Ainda em nota, a Norsul diz que “tendo em vista a característica específica de cada embarcação, como dimensão, capacidade, tipo de carga transportada, idade, consumo de combustível etc. não podemos afirmar que os preços praticados pela nossa companhia estejam acima ou abaixo do mercado, tendo em vista a dificuldade de se estimar os navios que possam ser usados como comparação exata para esta finalidade”.
A companhia informa ainda que “os preços de afretamento praticados pelo mercado variam diariamente dependendo do tipo de navio, de carga, da localidade e da disponibilidade naqueles períodos e não há um parâmetro que possa ser usado para a cabotagem brasileira com esta finalidade”.
Sobre o afretamento do navio Rya Rad em 2016, a companhia informou que “o valor de US$ 7,1 milhões de despesas administrativas, conforme reportado em demonstração financeira registrada publicamente na Companies House na Inglaterra, são referentes ao total destes gastos da subsidiária como um todo, englobando não somente o navio Rya Rad, mas também o navio Den Sha” e atribui esse valor à “depreciação contábil” dos equipamentos “registrada pelo método linear, que considera o custo de aquisição das embarcações apropriados ao longo da vida útil estimada do navio”.
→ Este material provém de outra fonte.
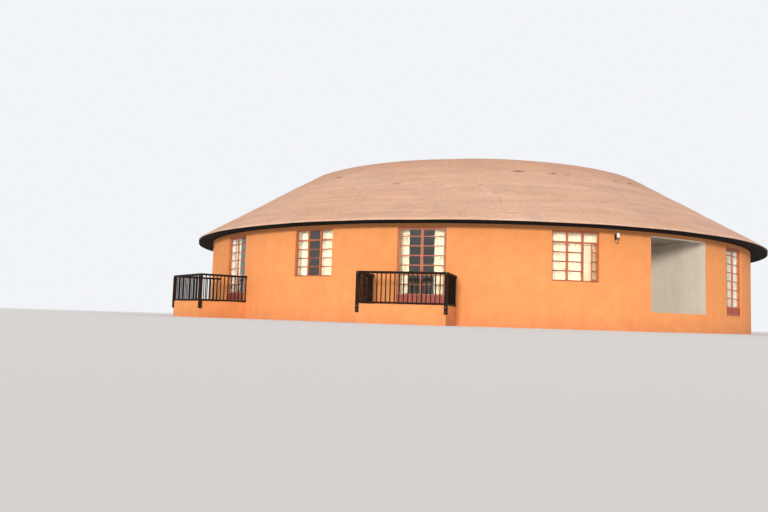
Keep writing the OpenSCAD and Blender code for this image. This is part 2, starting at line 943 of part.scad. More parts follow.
module balcony_bases() {
    color("sandybrown")
        for (balcony = balconies)
            at_opening(balcony[0]) balcony_base(balcony[1]);
}

module balcony_front_rails() {
    color("black")
        for (balcony = balconies)
            at_opening(balcony[0]) front_rail(balcony[1]);
}

module balcony_left_rails() {
    color("black")
        for (balcony = balconies)
            at_opening(balcony[0]) side_rail(balcony[1] - balcony_w + post_w / 2);
}

module balcony_right_rails() {
    color("black")
        for (balcony = balconies)
            at_opening(balcony[0]) side_rail(balcony[1] - post_w / 2);
}

// Bracket of the wall lamp: back plate, an arm that leaves it near its foot and is bent down
// and up again, with a ball under its bend, and the cup that holds the shade
module lamp_bracket() {
    plate_w = 70;
    plate_h = 180;
    plate_t = 14;
    plate_drop = 45;
    arm_r = 9;
    arm_join = 20;
    arm_drop = 100;
    // How much the stub at the plate is thicker and longer than the arm
    collar = 2;
    arm_start = plate_t + arm_r;
    bend_r = (lamp_out - arm_start) / 2;
    ball_r = 14;
    color("black")
        at_opening(lamp_at)
            translate([0, -wall_r - seat_gap, floor_z + lamp_h]) {
                translate([-plate_w / 2, -plate_t, -plate_drop])
                    cube([plate_w, plate_t, plate_h]);
                translate([0, 0, -arm_join])
                    rotate([90, 0, 0])
                        cylinder(h = arm_start + arm_r + collar, r = arm_r + collar);
                translate([0, -arm_start, -arm_drop])
                    cylinder(h = arm_drop - arm_join, r = arm_r);
                translate([0, -arm_start - bend_r, -arm_drop])
                    rotate([90, 0, 90])
                        rotate([0, 0, 180])
                            rotate_extrude(angle = 180)
                                translate([bend_r, 0]) circle(r = arm_r);
                translate([0, -arm_start - bend_r, -arm_drop - bend_r - arm_r - ball_r])
                    sphere(r = ball_r + 1);
                translate([0, -lamp_out, -arm_drop])
                    cylinder(h = arm_drop - cup_h, r = arm_r);
                translate([0, -lamp_out, -cup_h])
                    cylinder(h = cup_h, r1 = arm_r, r2 = shade_r - shade_t);
            }
}

// Shade of white glass, open inside and closed at the top, on the cup
module lamp_shade() {
    color("white")
        at_opening(lamp_at)
            translate([0, -wall_r - seat_gap - lamp_out, floor_z + lamp_h + seat_gap])
                difference() {
                    cylinder(h = shade_h, r = shade_r);
                    translate([0, 0, shade_t])
                        cylinder(h = shade_h - 2 * shade_t, r = shade_r - shade_t);
                }
}

plinth();
front_wall();
back_wall();
sill_walls();
lintels();
porch_lintel();
ceiling();
porch_left_wall();
porch_right_wall();
porch_back_wall();
roof_skirt();
roof_crown();
eave_fascia();
eave_soffit();
door_posts();
door_heads();
door1_left_leaf();
door1_left_glass();
door1_right_leaf();
door1_right_glass();
door3_left_leaf();
door3_left_glass();
door3_right_leaf();
door3_right_glass();
door5_left_leaf();
door5_left_glass();
door5_right_leaf();
door5_right_glass();
back_doors();
back_door_glass();
window_frames();
window4_frame();
window_glass();
open_casement();
open_casement_glass();
curtain_tracks();
front_curtains();
back_curtains();
balcony_bases();
balcony_front_rails();
balcony_left_rails();
balcony_right_rails();
lamp_bracket();
lamp_shade();
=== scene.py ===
"""A round plastered guest building on a raised floor, with a wide ring-shaped roof, french doors
with two railed balconies, casement windows and a recessed porch. Everything is in metres, and the
plan's centre at ground level is the origin. The photographed front looks towards -Y."""
import math

import bpy
import numpy as np
from mathutils import Matrix


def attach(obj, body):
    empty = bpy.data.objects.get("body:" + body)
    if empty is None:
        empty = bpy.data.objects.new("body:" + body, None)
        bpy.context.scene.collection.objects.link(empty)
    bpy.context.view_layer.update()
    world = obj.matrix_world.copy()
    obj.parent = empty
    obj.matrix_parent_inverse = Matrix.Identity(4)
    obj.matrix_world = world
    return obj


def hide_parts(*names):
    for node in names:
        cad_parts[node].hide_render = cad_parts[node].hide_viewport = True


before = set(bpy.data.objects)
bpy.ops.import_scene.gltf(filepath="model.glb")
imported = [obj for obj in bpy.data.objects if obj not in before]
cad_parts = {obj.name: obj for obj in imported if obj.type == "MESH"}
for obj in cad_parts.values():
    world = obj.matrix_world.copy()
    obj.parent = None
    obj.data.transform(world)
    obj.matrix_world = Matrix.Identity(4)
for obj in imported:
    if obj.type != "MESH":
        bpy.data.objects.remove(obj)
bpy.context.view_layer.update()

# ---- Camera: low on the ground in front of the house and a little left of its middle, tilted up
# and turned slightly about its own line of sight, as the photograph was taken.
camera_at, tilt, roll = (-3.90, -33.47, 0.15), math.radians(94.79), math.radians(1.8)
eye = bpy.data.cameras.new("eye")
eye.lens, eye.sensor_width, eye.clip_end = 35.0, 36.0, 600.0
camera = bpy.data.objects.new("camera", eye)
bpy.context.scene.collection.objects.link(camera)
camera.matrix_world = (Matrix.Translation(camera_at) @ Matrix.Rotation(tilt, 4, "X")
                       @ Matrix.Rotation(roll, 4, "Z"))
bpy.context.scene.camera = camera
bpy.context.scene.view_settings.view_transform = "Standard"


# ---- Studio: a pale even sky, two broad soft lamps from the front and a plain pale floor. The
# camera, mirrors and glass see the sky as near white, and everything else gets less light from it.
def linear(code):
    """The linear colour of an sRGB hex code: the power 2.4 curve with its straight foot."""
    parts = [int(code[i:i + 2], 16) / 255 for i in (1, 3, 5)]
    return [p / 12.92 if p <= 0.04045 else ((p + 0.055) / 1.055) ** 2.4 for p in parts] + [1.0]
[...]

A empresa diz ainda não ter sido comunicada sobre denúncia ou irregularidade pelos órgãos competentes. “Entendemos que não há que se falar em sonegação, uma vez que o resultado auferido pela subsidiária no exterior é considerado de forma individualizada na determinação da base de cálculo anual do Imposto de Renda (IRPJ) e da Contribuição Social Sobre o Lucro Líquido (CSLL) da Norsul no Brasil, em conformidade com o art. 79 da Lei 12.973, de 13/05/2014. Referidos valores são informados detalhadamente na Escrituração Contábil Fiscal da Norsul submetida anualmente ao fisco brasileiro.”
“Adicionalmente, a Norsul efetua os cálculos dos preços de transferências no afretamento de embarcações de suas subsidiárias, de acordo com o disposto nos art. 18 a 24 da Lei 9.430 de 27 de dezembro de 1996, também informado de forma detalhada na Escrituração Contábil Fiscal.”